DO THIS: Look through the material below. Copy every line with the string "from" in it.

**** RECORDED INFORMATION ****

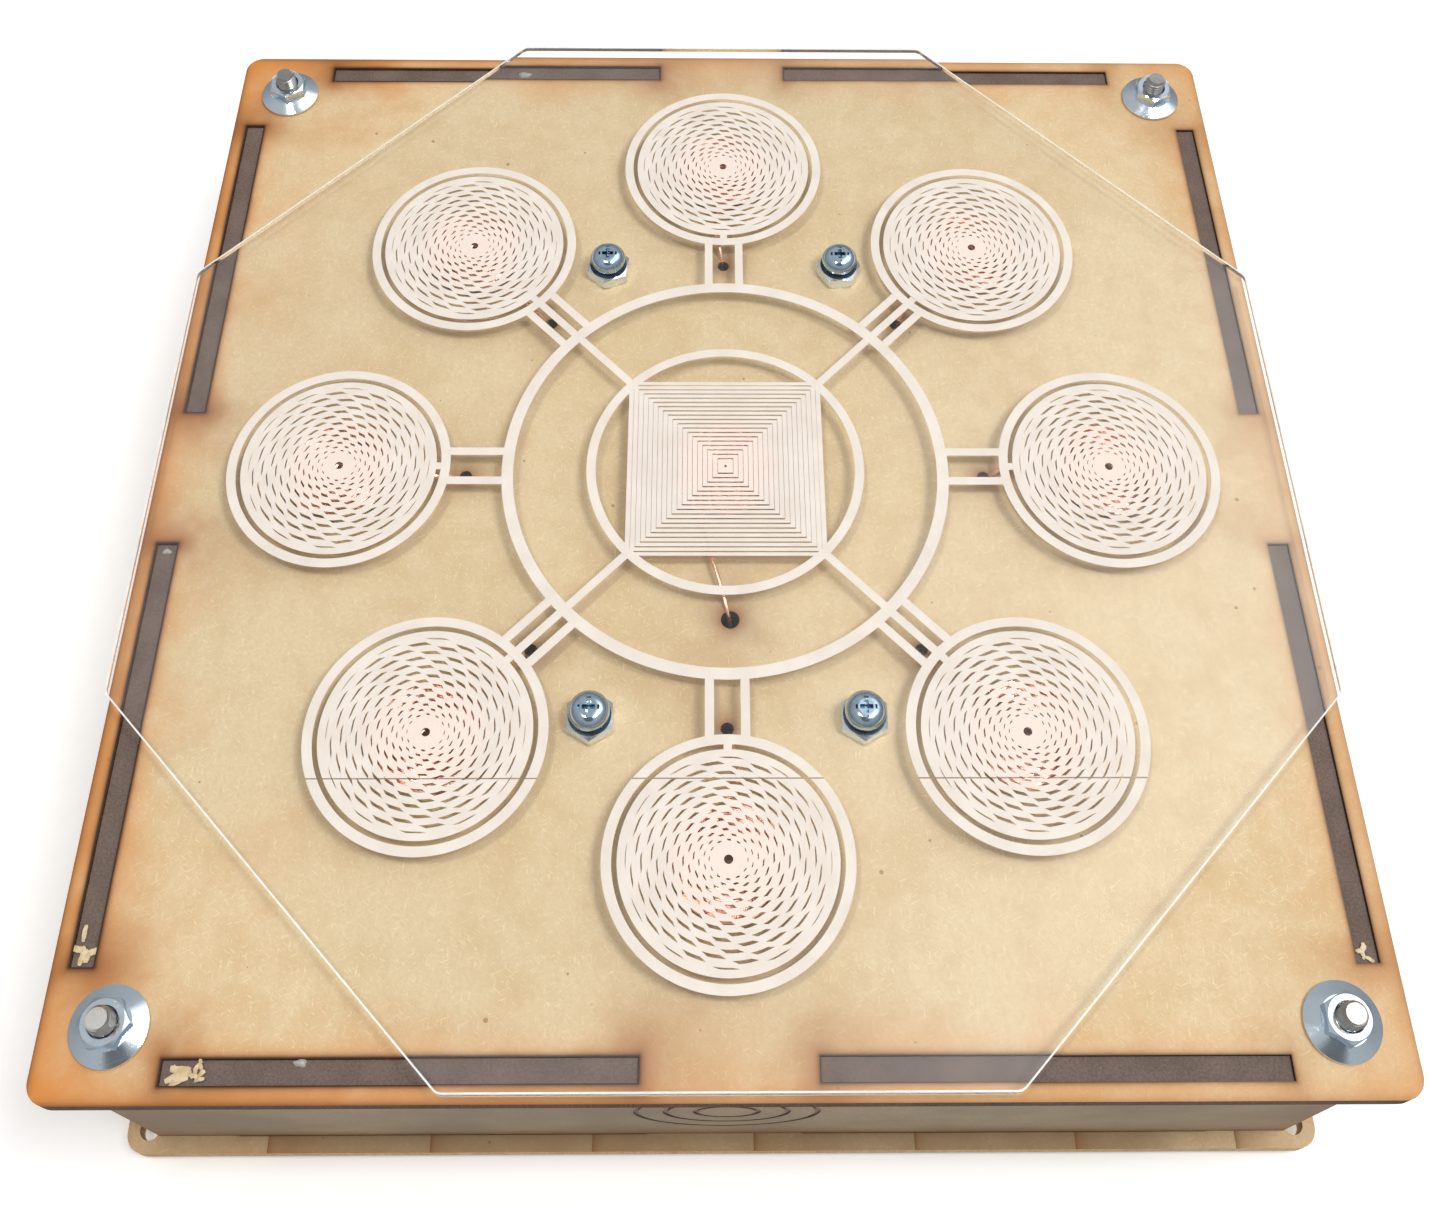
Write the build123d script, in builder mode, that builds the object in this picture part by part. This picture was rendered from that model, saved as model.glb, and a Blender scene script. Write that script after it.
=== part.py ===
"""A laser-cut MDF case with a clear octagonal touch plate over nine flat copper coils.

Frame: +X to the right, +Y to the back, +Z up. The origin is the middle of the underside, in the
plane that the four corner bolt heads stand on. Millimetres throughout.
"""
import os
from math import cos, radians, sin, tan

from build123d import *

# ---- driving dimensions ----
panel_size = 300.0
sheet = 5.0  # MDF thickness, and so the tabs' thickness
corner_radius = 5.0
wall_height = 70.0  # clear height between base plate and top panel
wall_outer = 146.0  # case centre to the outer face of a wall
plate_across_flats = 298.0
plate_corner_radius = 3.0
plate_thickness = 3.0
spacer_height = 4.0  # gap between top panel and touch plate

# ---- tabs and slots ----
slot_start = 19.7  # from the middle of a side to the near end of a slot
slot_end = 122.0
kerf = 0.1  # clearance all round a tab in its slot
tab_shy = 0.8  # how far a tab stops below the sheet's outer face
front_wall_half = 141.8  # half the length of the front and back walls
side_wall_gap = 0.1  # between a side wall's end and the wall that it butts against

# ---- corner fasteners: M6 hex bolts with wide flange nuts ----
bolt_offset = 134.5
bolt_diameter = 6.0
bolt_length = 90.0
bolt_hole = 6.4
bolt_chamfer = 0.8
head_height = 4.0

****

COMPLETE RESPONSE:
Write the build123d script, in builder mode, that builds the object in this picture part by part. This picture was rendered from that model, saved as model.glb, and a Blender scene script. Write that script after it.
from math import cos, radians, sin, tan
from build123d import *
slot_start = 19.7  # from the middle of a side to the near end of a slot